Mr MOSSFIELD (1:20 PM) —I move:

That this House:

(1) recognises that:

(a) young people have a diversity of talent and can provide a fresh insight into the creative industries;

(b) there is a need for positive promotion of young people and their achievements;

(c) young people wish to advance themselves by utilising work placement and work experience programs; and

(d) young people are willing to promote and enhance positive programs of a range of issues such as multiculturalism, education, the environment and social justice issues, including asylum seekers; and

(2) urges the Government to:

(a) organise a collaborative effort by schools in local areas to provide the opportunity for students to audition, take part in and display their individual talents in a musical performance, with the help of local sponsorship and government funding, to provide a professional opportunity for students in creative areas;

(b) provide increased resources to support mechanisms to students in order to enhance educational opportunities and outcomes, including library facilities, syllabus management and student support infrastructure;

(c) provide incentives to employers to encourage their participation in work experience and work placement programs and to address the public liability insurance issues that are threatening such programs; and

(d) create youth sport and recreation facilities where young people can physically participate and interact with each other to promote better physical and mental well-being.

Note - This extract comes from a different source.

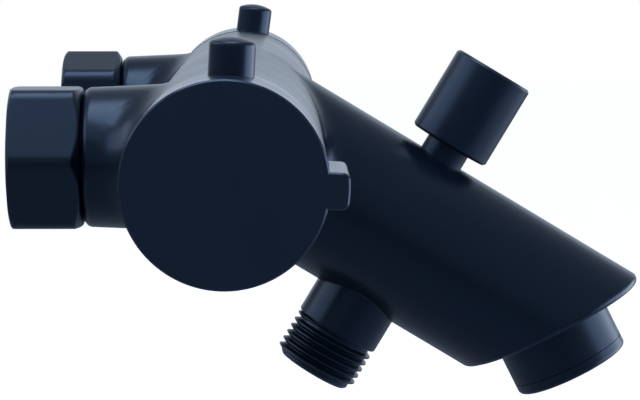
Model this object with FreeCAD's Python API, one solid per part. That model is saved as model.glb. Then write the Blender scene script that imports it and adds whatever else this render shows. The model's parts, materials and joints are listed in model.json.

It gives me a great deal of pleasure to move this motion today. This is the second private member's motion that I have moved this year on youth issues. Each year, I host a Blacktown Youth Orientation, the BYO, in my office. Each year we get a number of students and youth leaders from around the electorate together to discuss the issues that they see as important to them. While my staff help out, the day is pretty much run by the participants, who set the agenda and talk about the issues that they consider important. The final session of the BYO is the drafting of a motion for debate in this place. The words are written by the participants themselves, and it is a credit to them that it is being debated so soon after this year's BYO.

There are many issues listed in this motion, and if one looks at the previous motion, debated on 17 June, that arose from last year's BYO, one will see some similarities. The issue of perception comes through strongly in both motions. Many young people believe that the perception of youth, particularly in Western Sydney, is an incorrect one. As the motion states, young people have a vast array of skills and talents that need appropriate recognition. This motion differs from its predecessor in one major issue that was discussed on the day—that is the availability of quality workplace experiences. Every school has some form of work experience program where students are placed in workplaces for a period of time to gain an insight into the type of environment that awaits them when they join the work force. In some programs, it is one day each week for a term and for others it is a one-week block. The programs and their quality vary greatly across the school systems.

The members of the BYO spoke about their various experiences—some were good, others not so good. They also identified several barriers to a good workplace experience. The number of employers willing to take on students for work experience is falling. It is getting harder to place students in the first place. I acknowledge that it is difficult for employers. Many jobs require a great deal of training, and a two-week block for someone who will not be there after it finishes makes it very difficult for employers to put in the required resources. This motion talks about the incentives for employers to take on students for work experience. Exactly what incentives would be appropriate is something for another debate at another time, but members should give some thought to how we can improve the situation.

Some of the participants in the BYO have gone on to bigger and better things. I spoke last time of Eshan Fallahi, who became a delegate to the Prime Minister's Youth Roundtable and was one of only two Australian delegates to a global youth summit in England. Another BYO participant, Jonathan Wang, has just returned from the Fourth China Synergy Program for Outstanding Youth. Jonathan was one of four Australian delegates to this 17-day conference program, organised by the Chinese government, which aims to provide a chance for young ethnic Chinese from around the world to understand more about China, their ancestral homeland. Jonathan, like Eshan, has used his BYO experience to take that next step; next year Jonathan will be applying to be a delegate to the Prime Minister's Youth Roundtable.

Both Jonathan and Eshan are remarkable young men who are a credit to their community. The BYO afforded me the opportunity to meet with them and other young people to hear their ideas on what is needed for our region and the future. It is always good to hear from young leaders of the community, but it is also important not to forget the disadvantaged. It is important that we direct the resources available to where they are most needed. Helping all young people is an investment in the future; in particular, we must ensure that all students receive appropriate workplace experience to help them prepare themselves for the world of work. There is no quick buck to be made, but the long-term pay-off can be enormous. The pay-off comes with a better society and a better community for our children and grandchildren to live in.

I am grateful for the support the BYO has received from local schools who have sent delegates, and I am grateful to the participants for their honesty and hard work. The BYO has been a great conduit for me to listen to the concerns of young people in Greenway and to bring those concerns and ideas to this place in the form of this motion. It has been a remarkable exercise, and I commend the motion to the House.


Ms Burke —I second the motion and reserve my right to speak.